Bands came a week at a time, mainly to rehearse their halftime shows for the football field. Last year there were eight different bands and the same number has been scheduled for this summer (1987).

Other groups which continued their annual visits were the Englewood Outdoor Club of Chicago, which had been coming every summer since 1944; numerous 4-H Clubs and leaders; a Home Demonstration Club; the Purdue Faculty; Red Cross Youth Group and this year the National Association of Trappers will hold their meeting here in September.

Meanwhile, in 1954 the camp property, including the farm, was donated to the Purdue Research Association, also the Library of Band and Orchestra music was given to the Purdue Music Department.


Mark Peterman, son of the deceased Kenneth Peterman, had been for some years continuing to operate the Camp. In 1982, he and his wife decided to buy the Camp property from the Purdue Research Association and they continue to operate the camp in the same way as before.

In late summer when the strains of band music float across the fields it rolls back the years and leaves a heartache.

I am fortunate in having some of my immediate family near and the others situated in Boston to Los Angeles, from Seattle to Ecuador, kep in touch. My grandsons have grounded me while the snow lasts, but later I hope to be driving to the grocery and doing my own shopping again.

Thank you for your kindness in writing and sending Potluck.

As ever sincerely, Jeannette (Mrs. Jack) Wainwright.

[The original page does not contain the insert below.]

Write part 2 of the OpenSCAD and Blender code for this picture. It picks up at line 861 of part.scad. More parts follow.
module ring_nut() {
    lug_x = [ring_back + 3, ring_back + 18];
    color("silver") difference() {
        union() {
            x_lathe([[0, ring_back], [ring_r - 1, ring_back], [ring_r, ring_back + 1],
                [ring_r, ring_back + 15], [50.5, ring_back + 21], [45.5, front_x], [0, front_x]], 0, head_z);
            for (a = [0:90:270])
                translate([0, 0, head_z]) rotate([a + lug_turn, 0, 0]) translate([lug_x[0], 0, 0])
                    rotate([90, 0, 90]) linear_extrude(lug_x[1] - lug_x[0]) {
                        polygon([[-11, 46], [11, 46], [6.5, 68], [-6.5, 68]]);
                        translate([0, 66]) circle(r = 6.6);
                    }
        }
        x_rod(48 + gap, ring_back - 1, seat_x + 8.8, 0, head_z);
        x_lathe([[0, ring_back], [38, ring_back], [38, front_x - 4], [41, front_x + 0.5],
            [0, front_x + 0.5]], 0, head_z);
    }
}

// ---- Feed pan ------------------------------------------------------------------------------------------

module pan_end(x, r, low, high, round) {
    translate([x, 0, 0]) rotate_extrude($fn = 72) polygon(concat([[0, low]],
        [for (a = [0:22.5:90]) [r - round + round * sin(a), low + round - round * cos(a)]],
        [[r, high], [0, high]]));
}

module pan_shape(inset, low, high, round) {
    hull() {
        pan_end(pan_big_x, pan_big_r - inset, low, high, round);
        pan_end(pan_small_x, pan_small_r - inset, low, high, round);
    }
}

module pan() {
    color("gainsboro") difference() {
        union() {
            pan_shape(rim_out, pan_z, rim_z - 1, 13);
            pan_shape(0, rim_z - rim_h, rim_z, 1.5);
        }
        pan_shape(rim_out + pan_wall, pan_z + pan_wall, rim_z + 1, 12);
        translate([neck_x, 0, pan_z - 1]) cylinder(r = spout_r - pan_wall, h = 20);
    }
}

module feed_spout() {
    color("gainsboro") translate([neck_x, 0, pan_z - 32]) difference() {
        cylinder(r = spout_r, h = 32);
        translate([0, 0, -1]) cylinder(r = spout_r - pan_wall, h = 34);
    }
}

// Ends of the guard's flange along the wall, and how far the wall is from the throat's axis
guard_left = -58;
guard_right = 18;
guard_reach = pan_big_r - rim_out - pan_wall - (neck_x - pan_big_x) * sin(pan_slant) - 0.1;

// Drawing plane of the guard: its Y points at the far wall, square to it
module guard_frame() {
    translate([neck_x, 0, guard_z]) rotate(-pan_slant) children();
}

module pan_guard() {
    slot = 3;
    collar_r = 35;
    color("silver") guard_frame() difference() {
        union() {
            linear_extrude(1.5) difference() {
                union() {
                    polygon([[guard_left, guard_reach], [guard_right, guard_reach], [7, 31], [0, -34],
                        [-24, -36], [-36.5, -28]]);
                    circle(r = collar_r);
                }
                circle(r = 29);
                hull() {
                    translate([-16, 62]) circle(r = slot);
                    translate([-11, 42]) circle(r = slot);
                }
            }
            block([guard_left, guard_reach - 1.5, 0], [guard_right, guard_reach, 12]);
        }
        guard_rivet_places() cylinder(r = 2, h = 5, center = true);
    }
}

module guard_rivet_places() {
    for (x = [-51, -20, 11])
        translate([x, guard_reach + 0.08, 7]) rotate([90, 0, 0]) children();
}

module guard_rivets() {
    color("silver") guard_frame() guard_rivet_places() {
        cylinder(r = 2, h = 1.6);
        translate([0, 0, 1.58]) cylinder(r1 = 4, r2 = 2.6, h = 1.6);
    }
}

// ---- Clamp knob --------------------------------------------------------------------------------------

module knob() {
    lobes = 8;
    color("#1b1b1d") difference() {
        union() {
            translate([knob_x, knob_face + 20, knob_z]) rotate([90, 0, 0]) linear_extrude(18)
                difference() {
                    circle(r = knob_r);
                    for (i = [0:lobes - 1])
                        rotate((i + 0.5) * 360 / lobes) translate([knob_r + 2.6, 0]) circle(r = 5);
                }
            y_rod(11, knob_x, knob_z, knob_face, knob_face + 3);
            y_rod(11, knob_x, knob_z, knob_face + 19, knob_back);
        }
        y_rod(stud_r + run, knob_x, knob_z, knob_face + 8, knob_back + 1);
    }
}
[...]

The Feb. 1 issue of "The Nazarene Weekly" published in Nashville, Tenn., printed in their column "Around the Corner" about Leah Smith's book, which was reviewed in Potluck some weeks ago.

A recent note from Mrs. Smith said the sale of the book was going very well.

Several Fostoria residents who have belonged to the Fostoria Church of The Nazarene received copies of the Weekly, in which the Potluck story was reviewed.